*Your task*
From the line containing "Write the OpenSCAD" through the line containing "end_edge = 0.3; // [0.15:0.01:0.4]", retype each line exactly; include both end lines and nothing beyond them.

(Scripts that build objects)
──────────────────────────────
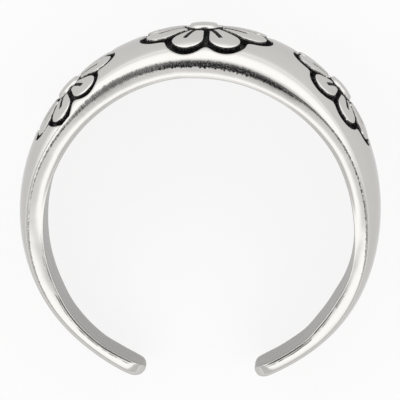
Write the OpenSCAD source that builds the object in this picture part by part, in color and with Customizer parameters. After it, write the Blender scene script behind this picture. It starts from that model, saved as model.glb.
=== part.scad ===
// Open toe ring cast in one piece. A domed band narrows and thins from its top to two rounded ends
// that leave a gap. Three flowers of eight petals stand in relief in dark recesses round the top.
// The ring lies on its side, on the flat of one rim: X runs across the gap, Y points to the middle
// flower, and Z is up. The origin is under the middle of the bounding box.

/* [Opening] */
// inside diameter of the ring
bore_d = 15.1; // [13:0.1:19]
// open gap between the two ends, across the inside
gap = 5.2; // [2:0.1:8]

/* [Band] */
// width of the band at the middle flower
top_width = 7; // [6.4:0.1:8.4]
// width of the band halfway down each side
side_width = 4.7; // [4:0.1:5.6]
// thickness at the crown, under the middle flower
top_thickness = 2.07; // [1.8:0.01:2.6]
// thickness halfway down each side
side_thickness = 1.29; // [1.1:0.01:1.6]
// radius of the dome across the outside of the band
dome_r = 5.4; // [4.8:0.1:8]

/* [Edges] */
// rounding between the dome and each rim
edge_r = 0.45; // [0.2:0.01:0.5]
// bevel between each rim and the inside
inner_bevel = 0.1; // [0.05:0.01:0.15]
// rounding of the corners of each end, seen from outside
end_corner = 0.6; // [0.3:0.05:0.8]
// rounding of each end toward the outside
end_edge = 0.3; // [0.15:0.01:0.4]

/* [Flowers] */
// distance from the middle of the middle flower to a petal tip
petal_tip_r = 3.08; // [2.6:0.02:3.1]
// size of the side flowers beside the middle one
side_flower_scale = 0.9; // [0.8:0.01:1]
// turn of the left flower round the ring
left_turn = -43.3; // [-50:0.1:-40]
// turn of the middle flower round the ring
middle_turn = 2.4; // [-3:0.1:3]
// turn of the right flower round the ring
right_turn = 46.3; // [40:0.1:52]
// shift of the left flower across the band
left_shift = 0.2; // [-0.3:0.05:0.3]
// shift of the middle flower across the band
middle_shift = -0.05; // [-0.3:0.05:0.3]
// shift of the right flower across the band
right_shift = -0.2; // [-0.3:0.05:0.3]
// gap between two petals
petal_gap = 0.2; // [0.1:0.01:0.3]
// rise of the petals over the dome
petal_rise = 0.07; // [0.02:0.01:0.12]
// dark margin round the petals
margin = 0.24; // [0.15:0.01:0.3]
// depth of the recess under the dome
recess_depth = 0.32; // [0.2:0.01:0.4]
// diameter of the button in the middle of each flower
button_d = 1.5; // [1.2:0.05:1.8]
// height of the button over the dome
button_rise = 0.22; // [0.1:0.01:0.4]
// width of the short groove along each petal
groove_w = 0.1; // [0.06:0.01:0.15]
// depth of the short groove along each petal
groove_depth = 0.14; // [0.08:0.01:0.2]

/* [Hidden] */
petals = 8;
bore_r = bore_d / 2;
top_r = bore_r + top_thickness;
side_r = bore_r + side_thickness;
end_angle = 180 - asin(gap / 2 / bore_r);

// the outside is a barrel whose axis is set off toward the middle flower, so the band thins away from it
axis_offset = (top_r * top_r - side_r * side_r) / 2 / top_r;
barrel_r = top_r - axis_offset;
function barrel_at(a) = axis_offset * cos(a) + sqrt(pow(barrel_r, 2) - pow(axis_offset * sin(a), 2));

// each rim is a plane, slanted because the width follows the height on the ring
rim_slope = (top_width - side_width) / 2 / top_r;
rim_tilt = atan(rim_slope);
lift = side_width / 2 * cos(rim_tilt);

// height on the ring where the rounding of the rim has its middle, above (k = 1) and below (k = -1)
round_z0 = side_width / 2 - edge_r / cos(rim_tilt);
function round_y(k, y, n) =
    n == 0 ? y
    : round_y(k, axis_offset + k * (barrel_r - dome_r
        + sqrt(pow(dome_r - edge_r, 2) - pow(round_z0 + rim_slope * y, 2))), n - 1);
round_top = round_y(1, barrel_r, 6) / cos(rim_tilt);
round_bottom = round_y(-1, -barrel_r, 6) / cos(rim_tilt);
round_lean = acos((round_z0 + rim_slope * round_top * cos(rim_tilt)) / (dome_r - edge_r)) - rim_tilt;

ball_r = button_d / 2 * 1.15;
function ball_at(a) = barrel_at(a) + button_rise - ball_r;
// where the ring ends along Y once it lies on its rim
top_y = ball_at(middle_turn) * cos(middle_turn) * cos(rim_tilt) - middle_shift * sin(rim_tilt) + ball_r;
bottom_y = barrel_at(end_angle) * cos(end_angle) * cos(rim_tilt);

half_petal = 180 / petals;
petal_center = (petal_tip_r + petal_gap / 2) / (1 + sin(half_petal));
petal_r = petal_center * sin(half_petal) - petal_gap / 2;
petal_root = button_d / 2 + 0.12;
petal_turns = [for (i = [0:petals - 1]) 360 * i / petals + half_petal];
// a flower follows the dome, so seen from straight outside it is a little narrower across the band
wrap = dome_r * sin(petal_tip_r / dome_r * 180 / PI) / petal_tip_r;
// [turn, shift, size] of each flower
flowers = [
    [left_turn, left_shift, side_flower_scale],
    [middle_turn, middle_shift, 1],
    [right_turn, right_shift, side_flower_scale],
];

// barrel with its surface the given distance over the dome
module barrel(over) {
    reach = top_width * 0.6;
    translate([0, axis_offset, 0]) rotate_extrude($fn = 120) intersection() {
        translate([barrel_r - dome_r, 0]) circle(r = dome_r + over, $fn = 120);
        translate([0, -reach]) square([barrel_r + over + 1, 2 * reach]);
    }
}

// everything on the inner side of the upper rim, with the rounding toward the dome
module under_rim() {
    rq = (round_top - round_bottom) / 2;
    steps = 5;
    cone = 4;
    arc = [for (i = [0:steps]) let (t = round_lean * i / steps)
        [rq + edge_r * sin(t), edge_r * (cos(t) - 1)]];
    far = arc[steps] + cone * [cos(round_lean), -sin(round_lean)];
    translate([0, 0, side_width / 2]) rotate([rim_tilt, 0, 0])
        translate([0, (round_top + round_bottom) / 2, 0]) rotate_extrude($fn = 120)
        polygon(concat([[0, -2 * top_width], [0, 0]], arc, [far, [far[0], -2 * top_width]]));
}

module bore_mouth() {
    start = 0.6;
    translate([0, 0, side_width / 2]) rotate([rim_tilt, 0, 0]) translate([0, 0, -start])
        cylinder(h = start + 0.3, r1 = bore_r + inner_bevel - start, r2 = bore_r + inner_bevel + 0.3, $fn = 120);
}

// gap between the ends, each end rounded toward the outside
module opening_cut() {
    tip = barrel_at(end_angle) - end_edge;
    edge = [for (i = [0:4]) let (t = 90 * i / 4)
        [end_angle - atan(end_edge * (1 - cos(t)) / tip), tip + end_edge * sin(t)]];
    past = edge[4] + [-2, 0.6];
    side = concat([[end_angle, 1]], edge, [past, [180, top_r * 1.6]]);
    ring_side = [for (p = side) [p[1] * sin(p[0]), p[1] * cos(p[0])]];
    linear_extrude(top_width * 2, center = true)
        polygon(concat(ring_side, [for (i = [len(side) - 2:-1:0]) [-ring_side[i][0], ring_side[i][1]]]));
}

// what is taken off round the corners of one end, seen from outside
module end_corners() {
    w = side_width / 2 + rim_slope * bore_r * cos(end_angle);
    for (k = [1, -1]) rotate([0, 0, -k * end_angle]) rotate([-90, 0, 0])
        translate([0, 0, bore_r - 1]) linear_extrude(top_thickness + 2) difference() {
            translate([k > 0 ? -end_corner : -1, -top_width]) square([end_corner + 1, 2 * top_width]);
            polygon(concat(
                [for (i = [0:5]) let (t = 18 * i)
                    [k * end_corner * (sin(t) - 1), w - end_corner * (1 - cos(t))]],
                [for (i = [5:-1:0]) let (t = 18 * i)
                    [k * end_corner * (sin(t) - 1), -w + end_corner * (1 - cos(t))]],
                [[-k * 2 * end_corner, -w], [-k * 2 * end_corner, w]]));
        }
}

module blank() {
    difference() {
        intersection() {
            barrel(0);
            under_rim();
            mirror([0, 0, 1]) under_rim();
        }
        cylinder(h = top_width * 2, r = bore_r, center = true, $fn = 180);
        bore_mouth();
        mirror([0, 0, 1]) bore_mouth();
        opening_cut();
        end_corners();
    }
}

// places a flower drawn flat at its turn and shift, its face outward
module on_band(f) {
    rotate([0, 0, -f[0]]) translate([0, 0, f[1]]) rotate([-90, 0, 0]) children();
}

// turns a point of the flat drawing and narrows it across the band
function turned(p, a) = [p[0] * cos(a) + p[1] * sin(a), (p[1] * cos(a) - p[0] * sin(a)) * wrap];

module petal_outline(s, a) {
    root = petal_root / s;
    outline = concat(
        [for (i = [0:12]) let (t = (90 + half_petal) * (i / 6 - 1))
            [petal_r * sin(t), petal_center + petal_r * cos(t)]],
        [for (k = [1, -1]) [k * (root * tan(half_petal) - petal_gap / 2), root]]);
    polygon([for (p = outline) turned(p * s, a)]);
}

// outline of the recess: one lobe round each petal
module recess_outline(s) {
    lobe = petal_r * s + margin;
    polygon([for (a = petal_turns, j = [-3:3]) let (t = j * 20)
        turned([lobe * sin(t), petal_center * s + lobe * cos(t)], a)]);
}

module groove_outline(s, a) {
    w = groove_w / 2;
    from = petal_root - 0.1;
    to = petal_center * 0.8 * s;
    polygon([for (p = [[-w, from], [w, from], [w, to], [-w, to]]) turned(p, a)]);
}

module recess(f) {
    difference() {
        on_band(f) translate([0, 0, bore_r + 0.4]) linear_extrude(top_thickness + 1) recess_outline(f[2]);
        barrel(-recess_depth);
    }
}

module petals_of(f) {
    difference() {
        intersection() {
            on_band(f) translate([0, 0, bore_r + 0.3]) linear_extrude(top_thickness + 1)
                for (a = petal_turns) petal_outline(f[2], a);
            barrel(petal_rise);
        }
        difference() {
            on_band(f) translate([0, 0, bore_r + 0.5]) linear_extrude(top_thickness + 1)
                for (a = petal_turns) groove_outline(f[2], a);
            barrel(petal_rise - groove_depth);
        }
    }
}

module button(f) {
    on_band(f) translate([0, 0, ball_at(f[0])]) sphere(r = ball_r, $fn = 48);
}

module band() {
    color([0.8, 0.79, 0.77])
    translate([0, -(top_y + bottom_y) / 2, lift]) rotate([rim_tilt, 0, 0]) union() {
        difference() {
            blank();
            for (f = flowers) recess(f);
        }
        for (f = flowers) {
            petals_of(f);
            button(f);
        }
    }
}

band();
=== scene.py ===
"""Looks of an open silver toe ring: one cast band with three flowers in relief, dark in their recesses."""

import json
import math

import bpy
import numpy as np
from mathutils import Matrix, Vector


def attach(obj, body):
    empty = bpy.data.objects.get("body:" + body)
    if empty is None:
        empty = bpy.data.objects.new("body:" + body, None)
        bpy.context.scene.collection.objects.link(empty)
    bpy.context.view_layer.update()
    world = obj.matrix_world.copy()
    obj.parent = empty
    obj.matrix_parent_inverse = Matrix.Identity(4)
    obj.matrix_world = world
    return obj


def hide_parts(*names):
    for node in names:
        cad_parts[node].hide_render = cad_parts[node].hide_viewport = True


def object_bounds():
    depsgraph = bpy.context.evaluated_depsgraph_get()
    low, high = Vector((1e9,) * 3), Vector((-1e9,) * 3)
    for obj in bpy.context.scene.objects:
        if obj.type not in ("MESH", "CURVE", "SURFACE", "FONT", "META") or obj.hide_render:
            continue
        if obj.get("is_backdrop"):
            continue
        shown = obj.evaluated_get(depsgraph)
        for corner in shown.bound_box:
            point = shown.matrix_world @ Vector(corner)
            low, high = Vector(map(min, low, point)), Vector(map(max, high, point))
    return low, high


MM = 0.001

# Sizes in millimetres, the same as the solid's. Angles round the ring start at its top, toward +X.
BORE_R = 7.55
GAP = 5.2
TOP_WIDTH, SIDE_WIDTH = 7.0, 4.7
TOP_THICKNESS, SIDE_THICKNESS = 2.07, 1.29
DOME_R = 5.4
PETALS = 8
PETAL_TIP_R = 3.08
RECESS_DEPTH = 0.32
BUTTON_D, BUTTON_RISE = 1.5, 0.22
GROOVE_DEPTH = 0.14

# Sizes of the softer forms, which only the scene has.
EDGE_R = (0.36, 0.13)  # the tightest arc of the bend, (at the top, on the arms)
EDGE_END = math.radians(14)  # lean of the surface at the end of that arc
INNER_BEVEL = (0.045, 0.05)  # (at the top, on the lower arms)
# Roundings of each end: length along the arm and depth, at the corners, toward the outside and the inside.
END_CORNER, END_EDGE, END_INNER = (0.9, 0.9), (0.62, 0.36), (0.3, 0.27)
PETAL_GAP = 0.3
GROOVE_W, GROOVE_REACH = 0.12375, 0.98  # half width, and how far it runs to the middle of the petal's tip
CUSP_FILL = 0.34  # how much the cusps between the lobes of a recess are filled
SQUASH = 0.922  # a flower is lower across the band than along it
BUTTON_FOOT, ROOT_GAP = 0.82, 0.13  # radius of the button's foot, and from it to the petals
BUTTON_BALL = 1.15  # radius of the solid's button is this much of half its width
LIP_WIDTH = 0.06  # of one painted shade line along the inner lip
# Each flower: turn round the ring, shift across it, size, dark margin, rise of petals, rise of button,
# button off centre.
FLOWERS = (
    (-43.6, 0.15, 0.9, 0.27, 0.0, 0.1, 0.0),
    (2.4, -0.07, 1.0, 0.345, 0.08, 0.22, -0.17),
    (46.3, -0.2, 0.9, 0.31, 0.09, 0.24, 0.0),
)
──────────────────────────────
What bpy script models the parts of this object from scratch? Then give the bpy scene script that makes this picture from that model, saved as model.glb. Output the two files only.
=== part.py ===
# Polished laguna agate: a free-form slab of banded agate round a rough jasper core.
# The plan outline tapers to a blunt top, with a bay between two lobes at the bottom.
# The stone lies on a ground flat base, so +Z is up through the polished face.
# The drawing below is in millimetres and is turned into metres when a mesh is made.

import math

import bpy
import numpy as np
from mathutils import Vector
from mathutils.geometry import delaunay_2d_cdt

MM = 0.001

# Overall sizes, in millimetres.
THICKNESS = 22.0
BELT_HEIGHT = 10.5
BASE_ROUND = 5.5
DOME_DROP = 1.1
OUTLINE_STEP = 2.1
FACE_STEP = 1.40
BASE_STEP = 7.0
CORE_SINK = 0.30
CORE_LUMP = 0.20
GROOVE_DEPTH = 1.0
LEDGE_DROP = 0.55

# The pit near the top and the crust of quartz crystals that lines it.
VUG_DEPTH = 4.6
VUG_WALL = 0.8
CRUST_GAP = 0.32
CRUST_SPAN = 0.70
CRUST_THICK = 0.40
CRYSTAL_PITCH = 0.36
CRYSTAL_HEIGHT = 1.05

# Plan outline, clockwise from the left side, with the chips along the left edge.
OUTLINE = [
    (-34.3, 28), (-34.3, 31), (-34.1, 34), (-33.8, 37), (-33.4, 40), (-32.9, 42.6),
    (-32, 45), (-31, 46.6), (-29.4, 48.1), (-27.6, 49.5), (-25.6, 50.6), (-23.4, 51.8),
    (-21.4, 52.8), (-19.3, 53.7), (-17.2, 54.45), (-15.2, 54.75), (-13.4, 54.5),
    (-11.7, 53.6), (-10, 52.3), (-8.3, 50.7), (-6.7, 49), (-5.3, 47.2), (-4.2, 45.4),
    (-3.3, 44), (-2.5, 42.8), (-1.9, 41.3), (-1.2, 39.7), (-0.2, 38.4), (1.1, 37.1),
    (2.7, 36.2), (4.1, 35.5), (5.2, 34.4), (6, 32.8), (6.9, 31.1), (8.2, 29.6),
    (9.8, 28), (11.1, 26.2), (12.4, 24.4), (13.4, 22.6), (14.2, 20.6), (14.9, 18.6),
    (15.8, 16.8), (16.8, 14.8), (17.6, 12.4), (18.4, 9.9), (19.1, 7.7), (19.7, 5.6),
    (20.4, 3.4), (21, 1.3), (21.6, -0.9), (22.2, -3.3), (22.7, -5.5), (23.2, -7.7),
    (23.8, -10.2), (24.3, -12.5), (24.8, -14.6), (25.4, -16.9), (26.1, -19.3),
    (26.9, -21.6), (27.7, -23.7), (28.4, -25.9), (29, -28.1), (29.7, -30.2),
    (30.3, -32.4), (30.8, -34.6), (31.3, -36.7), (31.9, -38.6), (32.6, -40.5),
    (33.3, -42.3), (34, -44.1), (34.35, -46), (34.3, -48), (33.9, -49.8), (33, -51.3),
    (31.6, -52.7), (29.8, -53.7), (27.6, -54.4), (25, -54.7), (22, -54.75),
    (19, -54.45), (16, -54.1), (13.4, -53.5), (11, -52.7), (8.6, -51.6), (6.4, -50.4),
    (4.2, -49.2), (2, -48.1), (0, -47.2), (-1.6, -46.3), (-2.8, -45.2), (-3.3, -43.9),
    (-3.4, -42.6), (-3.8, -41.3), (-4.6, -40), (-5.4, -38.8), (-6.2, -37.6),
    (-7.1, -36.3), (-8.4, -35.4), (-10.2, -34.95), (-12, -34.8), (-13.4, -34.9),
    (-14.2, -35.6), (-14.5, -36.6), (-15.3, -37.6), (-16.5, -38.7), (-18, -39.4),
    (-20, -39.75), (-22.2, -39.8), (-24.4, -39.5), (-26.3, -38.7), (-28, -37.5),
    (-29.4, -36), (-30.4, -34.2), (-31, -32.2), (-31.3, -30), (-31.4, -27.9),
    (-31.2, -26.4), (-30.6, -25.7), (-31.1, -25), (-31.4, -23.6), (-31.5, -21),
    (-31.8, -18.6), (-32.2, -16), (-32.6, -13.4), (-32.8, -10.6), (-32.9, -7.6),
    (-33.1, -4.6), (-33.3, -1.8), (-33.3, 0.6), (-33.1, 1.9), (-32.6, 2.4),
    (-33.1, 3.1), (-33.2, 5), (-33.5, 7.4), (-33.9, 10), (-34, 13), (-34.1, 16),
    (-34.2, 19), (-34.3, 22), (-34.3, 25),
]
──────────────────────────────
*The answer*
Write the OpenSCAD source that builds the object in this picture part by part, in color and with Customizer parameters. After it, write the Blender scene script behind this picture. It starts from that model, saved as model.glb.
=== part.scad ===
// Open toe ring cast in one piece. A domed band narrows and thins from its top to two rounded ends
// that leave a gap. Three flowers of eight petals stand in relief in dark recesses round the top.
// The ring lies on its side, on the flat of one rim: X runs across the gap, Y points to the middle
// flower, and Z is up. The origin is under the middle of the bounding box.

/* [Opening] */
// inside diameter of the ring
bore_d = 15.1; // [13:0.1:19]
// open gap between the two ends, across the inside
gap = 5.2; // [2:0.1:8]

/* [Band] */
// width of the band at the middle flower
top_width = 7; // [6.4:0.1:8.4]
// width of the band halfway down each side
side_width = 4.7; // [4:0.1:5.6]
// thickness at the crown, under the middle flower
top_thickness = 2.07; // [1.8:0.01:2.6]
// thickness halfway down each side
side_thickness = 1.29; // [1.1:0.01:1.6]
// radius of the dome across the outside of the band
dome_r = 5.4; // [4.8:0.1:8]

/* [Edges] */
// rounding between the dome and each rim
edge_r = 0.45; // [0.2:0.01:0.5]
// bevel between each rim and the inside
inner_bevel = 0.1; // [0.05:0.01:0.15]
// rounding of the corners of each end, seen from outside
end_corner = 0.6; // [0.3:0.05:0.8]
// rounding of each end toward the outside
end_edge = 0.3; // [0.15:0.01:0.4]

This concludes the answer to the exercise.